The Linowes' vision was badly flawed, as was the Communist motto. Government should be the servant of the people and not try to be their god.
George W. Bauernschmidt Jr.
City Housing Woes
Commissioner Robert Hearn wrote to The Sun (Aug. 8) to explain what a good job his Department of Housing and Community Development is doing in Baltimore City. He states there are only 6,300 vacant houses in the city. This is a record to be proud of?
Mr. Hearn refers to the Nehemiah projects and all of the taxpayer subsidized plans to improve housing in the city.
His letter is long on reconstruction and short on enforcement, which would conserve what housing already exists. Commissioner Hearn sees a city being rebuilt on a decayed foundation.
Melody Simmons, in her Aug. 9 story, goes more to the root of the housing department's problem.

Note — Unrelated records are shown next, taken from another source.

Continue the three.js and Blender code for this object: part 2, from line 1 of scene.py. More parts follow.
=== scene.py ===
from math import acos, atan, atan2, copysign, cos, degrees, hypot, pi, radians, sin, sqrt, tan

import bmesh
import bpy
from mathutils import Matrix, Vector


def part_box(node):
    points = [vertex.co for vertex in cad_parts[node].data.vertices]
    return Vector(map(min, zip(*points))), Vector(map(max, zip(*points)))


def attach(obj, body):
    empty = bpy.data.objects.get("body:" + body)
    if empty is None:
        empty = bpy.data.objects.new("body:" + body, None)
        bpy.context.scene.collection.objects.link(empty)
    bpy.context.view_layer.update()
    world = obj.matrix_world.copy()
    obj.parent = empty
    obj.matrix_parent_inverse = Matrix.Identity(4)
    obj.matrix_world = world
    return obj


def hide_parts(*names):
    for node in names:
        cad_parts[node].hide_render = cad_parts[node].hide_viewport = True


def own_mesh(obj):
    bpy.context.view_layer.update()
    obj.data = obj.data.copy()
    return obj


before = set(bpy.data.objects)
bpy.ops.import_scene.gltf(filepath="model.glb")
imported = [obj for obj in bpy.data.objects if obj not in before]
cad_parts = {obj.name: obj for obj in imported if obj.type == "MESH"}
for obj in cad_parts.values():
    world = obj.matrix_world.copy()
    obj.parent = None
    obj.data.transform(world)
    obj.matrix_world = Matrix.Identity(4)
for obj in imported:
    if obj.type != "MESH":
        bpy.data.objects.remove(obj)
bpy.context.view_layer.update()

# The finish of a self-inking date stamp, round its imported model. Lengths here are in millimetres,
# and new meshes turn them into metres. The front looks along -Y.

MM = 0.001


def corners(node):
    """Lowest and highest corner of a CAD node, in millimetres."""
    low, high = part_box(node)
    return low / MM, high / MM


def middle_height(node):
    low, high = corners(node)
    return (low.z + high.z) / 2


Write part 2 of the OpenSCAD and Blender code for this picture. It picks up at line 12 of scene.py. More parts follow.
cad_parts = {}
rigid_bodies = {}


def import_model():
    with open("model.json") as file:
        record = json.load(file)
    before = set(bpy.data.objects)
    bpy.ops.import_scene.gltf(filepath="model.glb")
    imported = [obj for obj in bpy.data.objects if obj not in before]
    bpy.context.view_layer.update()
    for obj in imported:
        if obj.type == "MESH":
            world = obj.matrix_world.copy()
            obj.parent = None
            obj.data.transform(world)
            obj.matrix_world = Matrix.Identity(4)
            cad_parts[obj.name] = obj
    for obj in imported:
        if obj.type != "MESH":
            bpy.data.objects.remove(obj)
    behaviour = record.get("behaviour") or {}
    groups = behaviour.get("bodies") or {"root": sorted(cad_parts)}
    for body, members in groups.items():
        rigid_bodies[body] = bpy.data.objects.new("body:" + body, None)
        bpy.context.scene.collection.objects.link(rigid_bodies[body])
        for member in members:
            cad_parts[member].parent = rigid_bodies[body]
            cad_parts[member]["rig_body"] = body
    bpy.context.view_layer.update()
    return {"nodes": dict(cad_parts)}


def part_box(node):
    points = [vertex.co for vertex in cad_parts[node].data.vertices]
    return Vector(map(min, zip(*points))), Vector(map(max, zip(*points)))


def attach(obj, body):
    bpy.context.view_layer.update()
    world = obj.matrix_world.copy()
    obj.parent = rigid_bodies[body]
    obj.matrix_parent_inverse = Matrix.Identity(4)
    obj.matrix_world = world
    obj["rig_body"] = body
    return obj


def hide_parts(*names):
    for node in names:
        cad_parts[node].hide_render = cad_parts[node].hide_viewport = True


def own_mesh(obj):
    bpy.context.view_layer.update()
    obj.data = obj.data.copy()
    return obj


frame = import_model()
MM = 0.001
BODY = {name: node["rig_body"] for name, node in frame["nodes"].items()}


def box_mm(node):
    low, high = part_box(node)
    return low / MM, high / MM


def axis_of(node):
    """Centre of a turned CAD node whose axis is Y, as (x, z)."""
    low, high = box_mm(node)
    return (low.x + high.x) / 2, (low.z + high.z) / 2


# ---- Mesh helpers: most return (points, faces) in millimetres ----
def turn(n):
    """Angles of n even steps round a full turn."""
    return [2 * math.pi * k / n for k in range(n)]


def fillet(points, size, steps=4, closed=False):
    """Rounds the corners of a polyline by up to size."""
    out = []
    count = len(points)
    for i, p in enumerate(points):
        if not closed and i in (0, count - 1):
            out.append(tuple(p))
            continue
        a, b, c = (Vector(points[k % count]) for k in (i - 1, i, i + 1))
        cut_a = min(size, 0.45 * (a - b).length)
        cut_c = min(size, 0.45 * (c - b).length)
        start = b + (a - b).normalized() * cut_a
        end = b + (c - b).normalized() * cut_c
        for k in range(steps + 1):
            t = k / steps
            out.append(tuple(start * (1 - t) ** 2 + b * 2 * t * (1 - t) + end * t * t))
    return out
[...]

The biggest cause of decay and abandonment is the inability of the housing department and the courts to enforce the existing laws, and the inability of the legal system to protect it citizens and tax base.
The interviews with Lorenzo Hill, a housing inspector, and Helen Vello, a neighborhood leader, illustrate only a small iota of the frustration felt by those private citizens trying to preserve their individual homes and property. Those begging for relief include homeowners as well as renters.
Inspectors blame upper management; upper management blames the federal government for cutting funds and the courts for not enforcing the law.
Was enforcement any better before the federal funds were hTC withdrawn? Did all of the decay happen after January, 1991?
Strict enforcement like the kind taken in the case of R. William Connolly, Jr. is the answer. It is up to the commissioner and Mayor Kurt Schmoke to see to it that the courts support the taxpayers who want to live in decent housing in a city which protects their property values.
?3 The voters have given them that responsibility.